DIRECTIONS
What lines of the data include the string "this"? Copy them all.

(CAD and scene scripts)
☆ ☆ ☆

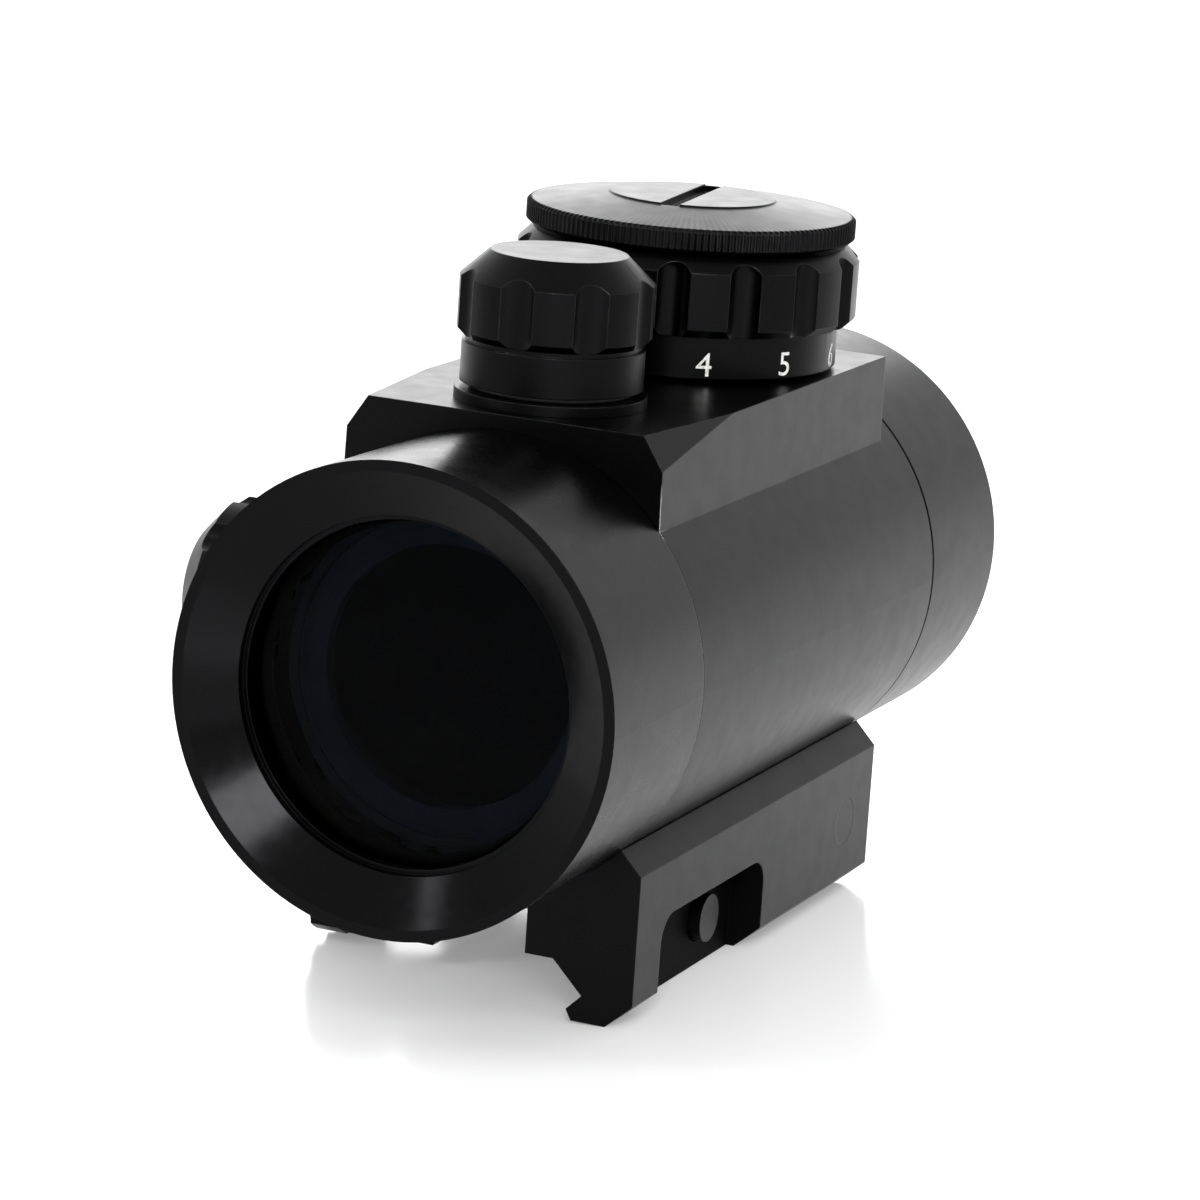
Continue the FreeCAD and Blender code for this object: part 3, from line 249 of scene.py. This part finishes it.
def matt_inner_anodised():
    """Aluminium with a fine baffle thread and a dead black dye, which keeps stray light off the lens."""
    def build(tree):
        place = add(tree, "ShaderNodeTexCoord").outputs["Object"]
        rings = add(tree, "ShaderNodeTexWave", {"Scale": 1 / (3.1 * MM) / 3.2, "Distortion": 0.3},
                    {"Vector": place}, bands_direction="Y").outputs["Fac"]
        return {"Normal": raised(tree, rings, 0.05, 0.6),
                "Roughness": ranged(tree, noise_of(tree, 2.0), 0.55, 0.7)}

    return finish("matt_black_anodised_aluminium",
                  {"Metallic": 0.0, "Base Color": linear("#1b1f24"), "IOR": 1.4}, build=build)


def coated_lens_glass(name, tint):
    """Polished glass with an anti-reflection film: almost black from the front, with a faint blue cast.

    The film's weak reflection is drawn as a low refractive index, because the lens is nearly flat.
    """
    def build(tree):
        return {"Roughness": ranged(tree, noise_of(tree, 6.0), 0.0, 0.02)}

    return finish(name, {"Base Color": linear(tint), "Transmission Weight": 1.0, "IOR": 1.08}, build=build)


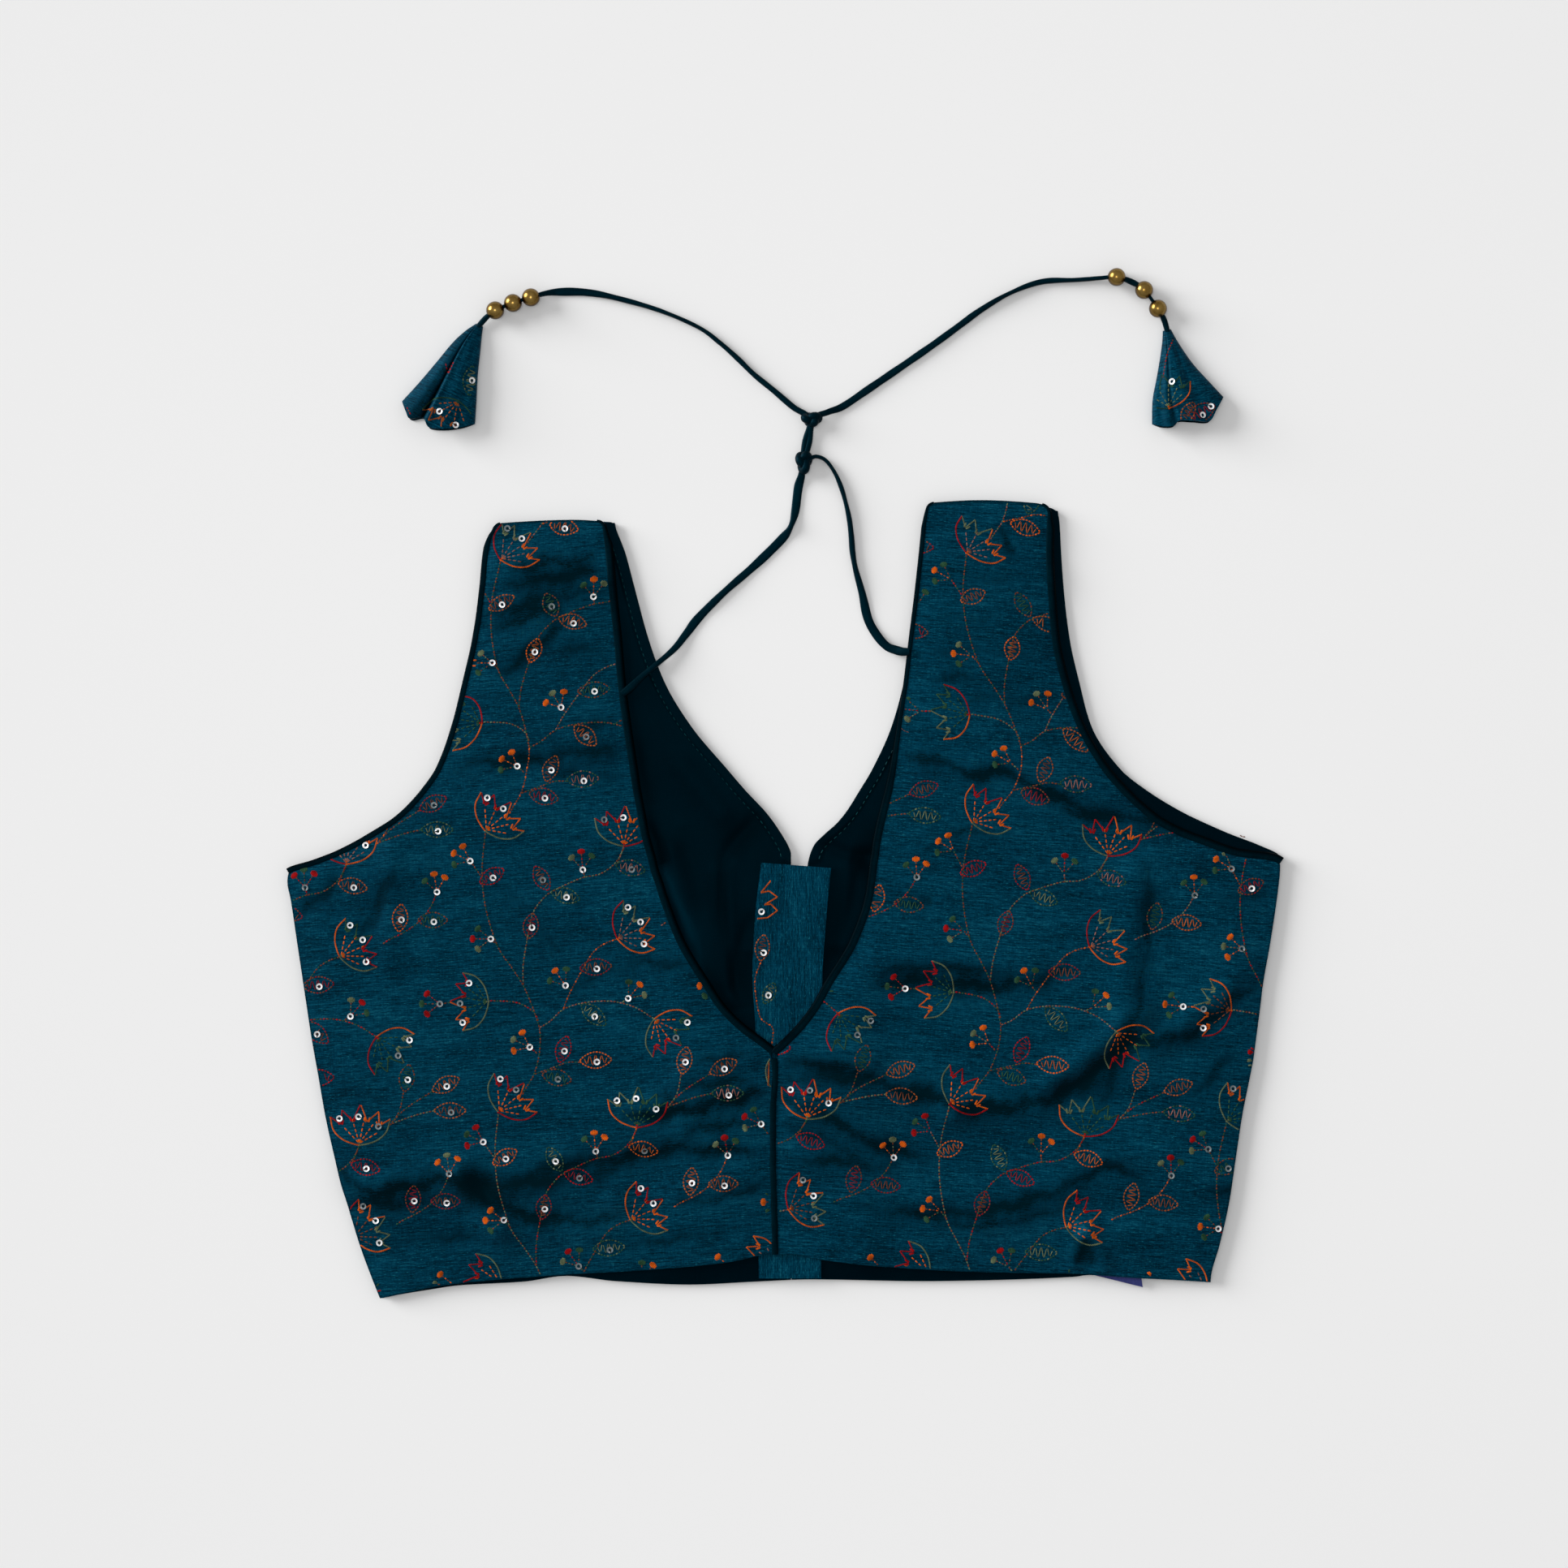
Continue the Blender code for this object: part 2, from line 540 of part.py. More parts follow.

☆ ☆ ☆

FINAL RESULT
Continue the FreeCAD and Blender code for this object: part 3, from line 249 of scene.py. This part finishes it.
Continue the Blender code for this object: part 2, from line 540 of part.py. More parts follow.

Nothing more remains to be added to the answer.